Sectors of note in February:
Biggest contributors were a short position in Swedbank and long positions in ING and Unicredit. Swedbank was hit by accusations of money laundering in the Baltic region. The accusations were published by the Swedish state television and backed by Bill Browder who made the Magnitskiy law come true in the US. Browder has at least a couple of Russian thorns in his side and is not afraid to take on the biggest opponents (book tip is “My War with Putin” by Browder himself). The money laundering in Swedbank so far looks a lot smaller than the scandal surrounding Danske Bank and trying to assess potential damage, litigation and fines is almost impossible. But to motivate the drop in market capitalization we would need a hefty fine from the DoJ. We only covered a small part of our short as we still think Swedbank is too expensive with very little operational upside and regulators breathing down their neck. When the ECB indicated an extension/replacement of the TLTRO program we increased our long position in ING and entered into a long position in Unicredit. Unicredit would be one of the banks to benefit the most from en extension and we believe ING has taken too much of a beating during the last years bear market for European banks. The baby has been thrown out with the bathwater as the Swedish saying goes. In February we also increased our short position in SEB and re-entered a short in SHB.

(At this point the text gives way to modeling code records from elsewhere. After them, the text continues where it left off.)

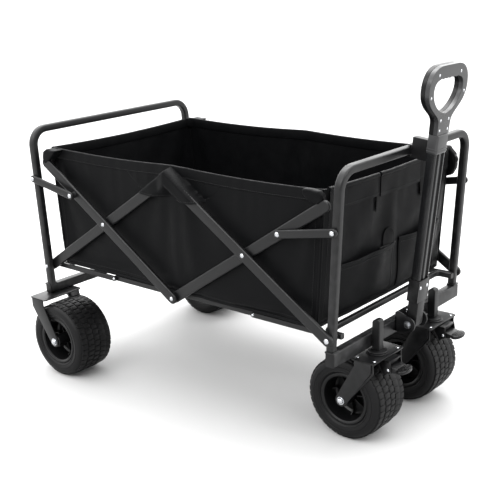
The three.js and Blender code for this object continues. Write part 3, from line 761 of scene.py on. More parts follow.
hub_shape = to_object(hub_bmesh(), "Hub").data
bpy.data.objects.remove(bpy.data.objects["Hub"])
for end in ("front", "rear"):
    for label in SIDES:
        low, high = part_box(f"{end}_tyre_{label}")
        centre = (low + high) / 2
        for shape, node, mat, slot in ((tyre_shape, "tyre", RUBBER, "tyre"),
                                       (hub_shape, "hub", NYLON, "black_plastic")):
            piece = bpy.data.objects.new(f"{end.capitalize()} {node} {label}", shape.copy())
            scene.collection.objects.link(piece)
            piece.data.transform(Matrix.Translation(centre))
            fit(piece, piece.name, f"{end}_wheel_{label}", mat, slot, f"{end}_{node}_{label}", smooth=32)


# ---- Forks, axles and casters ----------------------------------------------------------
# Pressed forks: a flanged top plate and two tapered legs with stiffening edges, axle bolts
# with nuts, and at the front a swivel bearing under each caster socket.

FORK_PLATE = 0.003
FORK_TOP = 0.190
TRAIL = 0.051
LEG_HALF_WIDTH = 0.020


def fork(node, body, lead, swivel):
    low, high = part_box(node)
    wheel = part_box(node.replace("caster_fork", "front_tyre").replace("rear_fork", "rear_tyre"))
    axle = (wheel[0] + wheel[1]) / 2
    plate_x = axle.x - lead * TRAIL
    y = axle.y
    top = FORK_TOP
    half_y = (high.y - low.y) / 2
    bm = slab(rounded_rectangle(0.056, 2 * half_y, 0.006), top - FORK_PLATE, top, 0.0009,
              axes((plate_x, y, 0), X, Y, Z))
    far = 0.019
    leg = [(-lead * LEG_HALF_WIDTH, top - 0.001), (lead * far, top - 0.001), (lead * far, top - 0.014)]
    tip = arc(lead * TRAIL, WHEEL_R, 0.013, 18 if lead > 0 else 162, -143 if lead > 0 else 323, 12)
    leg += [(lead * 0.064, WHEEL_R + 0.004), *tip, (-lead * LEG_HALF_WIDTH, top - 0.022)]
    for side in (1, -1):
        w0, w1 = span(side, half_y - FORK_PLATE, half_y)
        add(bm, slab(leg, w0, w1, 0.0008, side_view(plate_x, y=y)))
        edge = -lead * (LEG_HALF_WIDTH + 0.0005)
        fold = [(edge, top - 0.002), (edge, top - 0.024), (lead * 0.036, WHEEL_R + 0.006)]
        path = [(plate_x + u, y + side * (half_y - 0.0048), v) for u, v in fold]
        add(bm, sweep(bent(path, 0.008, 4), rounded_rectangle(0.0028, 0.0075, 0.0012), Y))
    if swivel:
        bearing = [(0, top), (0.021, top), (0.0225, top + 0.0012), (0.0225, top + 0.0022),
                   (0.019, top + 0.0034), (0, top + 0.0034)]
        add(bm, turned(bearing, 40, Matrix.Translation((plate_x, y, 0))))
    steel_part(bm, node, body)
    return plate_x, y


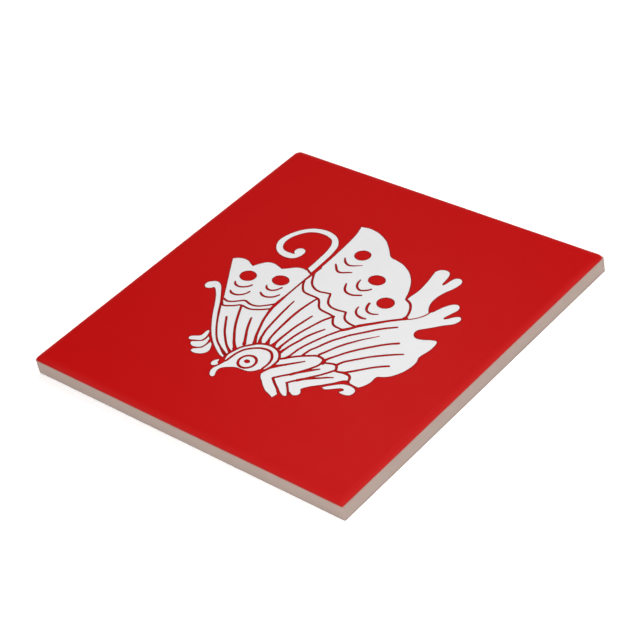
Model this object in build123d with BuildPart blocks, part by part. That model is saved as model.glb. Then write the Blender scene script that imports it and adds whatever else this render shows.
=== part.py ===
"""Square decorative wall tile, pressed from clay dust, glazed and fired as one piece.

Millimetres. The origin is the middle of the back, +Z points out through the glazed face,
and X and Y run along the sides. A tile of this kind is 4 1/4 in square.
"""

from build123d import *
import math
import os

# Overall body
tile_side = 107.95
tile_thickness = 5.5

# Cushion edge: the last of the glazed face rolls down on a large arc to the sides
cushion_width = 2.2
cushion_radius = 6.0

# The die leaves one small radius on the upright corners, the mitres and the glazed edge
arris_radius = 0.7

# Foot: the edge between the sides and the back
foot_chamfer = 0.15

# Keyed back: a waffle of shallow pockets that holds the adhesive
key_rim = 7.0  # plain land round the waffle
key_rib = 2.0  # land between two pockets
key_depth = 0.6
key_draft = 35.0  # lean of the pocket walls, in degrees
key_corner = 1.5
key_count = 7  # pockets along each side

# What follows from them
half_side = tile_side / 2
flat_end = half_side - cushion_width
roll_middle = (flat_end, tile_thickness - cushion_radius)
cushion_angle = math.degrees(math.asin(cushion_width / cushion_radius))
key_pitch = (tile_side - 2 * key_rim + key_rib) / key_count
key_pocket = key_pitch - key_rib

with BuildPart() as tile:
    # The pressed slab: one cushioned section run along X and along Y, and kept where both agree
    for section_plane, mode in ((Plane.XZ, Mode.ADD), (Plane.YZ, Mode.INTERSECT)):
        with BuildSketch(section_plane.offset(-half_side)):
            with BuildLine():
                roll = CenterArc(roll_middle, cushion_radius, 90, -cushion_angle)
                Polyline(roll @ 1, (half_side, 0), (0, 0), (0, tile_thickness), roll @ 0)
            make_face()
            mirror(about=Plane.YZ)
        extrude(amount=tile_side, mode=mode)

    # The arrises: four upright corners, four mitres above them and the four glazed edges
    uprights = tile.edges().filter_by(Axis.Z)
    mitres = tile.edges().filter_by(GeomType.ELLIPSE)
    cushion_faces = tile.faces().filter_by(GeomType.CYLINDER)
    glazed_edges = [face.edges().filter_by(GeomType.LINE).sort_by(Axis.Z)[0] for face in cushion_faces]
    fillet([*uprights, *mitres, *glazed_edges], radius=arris_radius)

    # The foot
    chamfer(tile.faces().sort_by(Axis.Z)[0].edges(), length=foot_chamfer)

    # The keyed back
    with BuildSketch(Plane.XY):
        with GridLocations(key_pitch, key_pitch, key_count, key_count):
            RectangleRounded(key_pocket, key_pocket, key_corner)
    extrude(amount=key_depth, taper=key_draft, mode=Mode.SUBTRACT)

tile.part.label = "tile"

os.makedirs("parts", exist_ok=True)
export_step(tile.part, "parts/tile.step")
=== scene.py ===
import math

import bmesh
import bpy
import numpy as np
from mathutils import Matrix, Vector, noise
from mathutils.geometry import delaunay_2d_cdt


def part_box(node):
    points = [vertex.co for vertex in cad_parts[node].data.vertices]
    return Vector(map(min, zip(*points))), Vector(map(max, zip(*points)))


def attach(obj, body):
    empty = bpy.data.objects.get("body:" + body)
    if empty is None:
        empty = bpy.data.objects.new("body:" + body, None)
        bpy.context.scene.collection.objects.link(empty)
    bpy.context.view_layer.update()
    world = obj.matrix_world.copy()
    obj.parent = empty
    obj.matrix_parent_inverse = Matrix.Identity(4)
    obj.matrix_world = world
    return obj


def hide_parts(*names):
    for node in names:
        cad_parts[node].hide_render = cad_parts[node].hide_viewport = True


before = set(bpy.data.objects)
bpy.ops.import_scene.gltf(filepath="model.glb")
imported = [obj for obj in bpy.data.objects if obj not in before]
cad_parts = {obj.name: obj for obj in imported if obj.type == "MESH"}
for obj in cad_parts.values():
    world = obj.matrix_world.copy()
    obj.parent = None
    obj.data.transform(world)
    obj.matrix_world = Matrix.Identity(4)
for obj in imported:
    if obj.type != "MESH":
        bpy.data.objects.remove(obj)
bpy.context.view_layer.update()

# Clay body: a slab of pink clay dust, pressed in a steel die and fired. Its sides stay bare, its foot is a
# little worn from handling, and its back is keyed with a waffle of shallow pockets that holds the adhesive.
mm = 0.001
face_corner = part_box("tile")[1]
tile_half = face_corner.x / mm
tile_top = face_corner.z / mm
glaze_edge = 1.03  # the glaze ends this far below the face
clay_inset = 0.035  # the bare side stands this far behind the glaze
clay_corners = (0.3, 0.7, 0.3, 0.3)  # radii of the uprights, anticlockwise from the right rear one
clay_relief = 0.03
clay_lap = 0.1  # the bare side goes on this far behind the glaze's edge
clay_shoulder = (0.5, 0.62)  # where the clay ends under the glaze: inset, depth below the face
side_rows = 10
row_height = 0.45
foot_rise = 0.15
foot_soft = 0.05
foot_blunt = 0.95  # size of the foot's bevel at the middle of the tile, as a share of foot_rise
foot_lean = 0.75  # it gains this share towards the left, and loses it towards the right
foot_wear = 1.6  # the relief is this many times as deep on the foot
key_rim = 7.0
key_rib = 2.0
key_depth = 0.6
key_draft = 0.42  # run of a pocket's wall, from mouth to floor
key_corner = 1.5
key_count = 7
side_steps = 216
corner_steps = 8
pocket_steps = 5
crease = math.radians(40)


def rounded_square(half, radii, height, along=1, around=corner_steps, middle=(0, 0)):
    """A ring round a square with rounded corners, anticlockwise, its straights cut into the given steps."""
    ring = []
    for corner, radius in enumerate(radii):
        turn = Matrix.Rotation(corner * math.pi / 2, 2)
        flat = half - radius
        run = flat + half - radii[(corner + 1) % 4]
        for step in range(around + 1):
            angle = step / around * math.pi / 2
            ring.append(turn @ Vector((flat + radius * math.cos(angle), flat + radius * math.sin(angle))))
        for step in range(1, along):
            ring.append(turn @ Vector((flat - run * step / along, half)))
    return [Vector((point.x + middle[0], point.y + middle[1], height)) for point in ring]


def skin(rings, first=0):
    """Quads between each ring and the next. Vertices are numbered on from first."""
    count = len(rings[0])
    return [
        (low + at, low + (at + 1) % count, low + count + (at + 1) % count, low + count + at)
        for low in range(first, first + count * (len(rings) - 1), count)
        for at in range(count)
    ]


def lid(points, count):
    """One face over the last ring of the points, which has this count of them."""
    return tuple(range(len(points) - count, len(points)))


def within(places, ring):
    """Tells which places lie inside a closed ring. A ring that crosses itself counts what it goes round."""
    start = ring[:, None]
    end = np.roll(ring, -1, axis=0)[:, None]
    run, reach = end - start, places[None] - start
    left = run[..., 0] * reach[..., 1] - run[..., 1] * reach[..., 0]
    rises = (start[..., 1] <= places[None, :, 1]) & (end[..., 1] > places[None, :, 1]) & (left > 0)
    falls = (start[..., 1] > places[None, :, 1]) & (end[..., 1] <= places[None, :, 1]) & (left < 0)
    return rises.sum(0) != falls.sum(0)


def cut_flat(layers, nearest=1e-6):
    """Cuts flat sheet along closed rings. Each layer is (kept, ring), and later ones cover earlier ones."""
    points, edges = [], []
    for _, ring in layers:
        first = len(points)
        points += [Vector(point[:2]) for point in ring]
        edges += [(first + at, first + (at + 1) % len(ring)) for at in range(len(ring))]
    points, _, triangles, *_ = delaunay_2d_cdt(points, edges, [], 0, nearest)
    flat = np.array([point[:] for point in points])
    middles = flat[np.array(triangles)].mean(axis=1)
    shown = np.zeros(len(triangles), bool)
    for kept, ring in layers:
        line = np.array([point[:2] for point in ring])
        near = np.flatnonzero(((middles >= line.min(0)) & (middles <= line.max(0))).all(axis=1))
        shown[near[within(middles[near], line)]] = kept
    return flat, [triangle for triangle, is_shown in zip(triangles, shown) if is_shown]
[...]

The sector is one of smallest nowadays after a difficult 2018. Over the last 7 years it is one of our best performing sectors and we continue to allocate the same amount of resources and data-mining in the sector as before with the firm conviction that it is great source of alpha for us in the long run. In February we re-entered 3 semiconductor stocks on the long side as expectations has been too depressed. Microchip, STM and Nordic Semi. The two first names are all a play on an improved environment for the semi industry with destocking and price pressure over the last 6 months. Nordic Semi hit new lows where we think that the struggling on-going low energy business is masking future value in Nordic’s narrowband IoT 5-g chip (built by opportunistically recruited ex Nokia employees in Finland) which is continuing to win design deals. STM and Microchip are a more long term investments where we see considerable upside in the case of an upturn in the business cycle.
Best performing positions were our short in Mediaset, and our long Entertainment One position. We also had a very good performance in our spread between Schibsted A and B shares. The thesis in Schibsted is that the spread should narrow significantly when the company spins out the non-Nordic classified business, Adevinta. The new company will only have one share class which means that c60% of the current market cap of Schibsted will have a spread of zero within a couple of months. This should be reflected in the spread. Mediaset is a highly geared company, 5.8* net debt/EBITDA, with a challenged business model operating in a poor macro environment. We continue to be short. Entertainment One produces films and television shows, but the main value driver is in the family segment where it owns brands with a global reach. The family segment represents 13% of revenue, but 43% of group EBITDA. The aim is to capture more of the value chain in TV and film as well. The company is not priced for success in those segments and we would argue there is a call option in the share price if it were to succeed.
Gross exposure was increased from 139% to 177% in February as the market volatility decreased and performance improved. We also increased our net exposure from 34% to 39%. Our option protection shows the same characteristics as always, i.e. a gap move down 5-10% and we would have zero net exposure to the equity markets.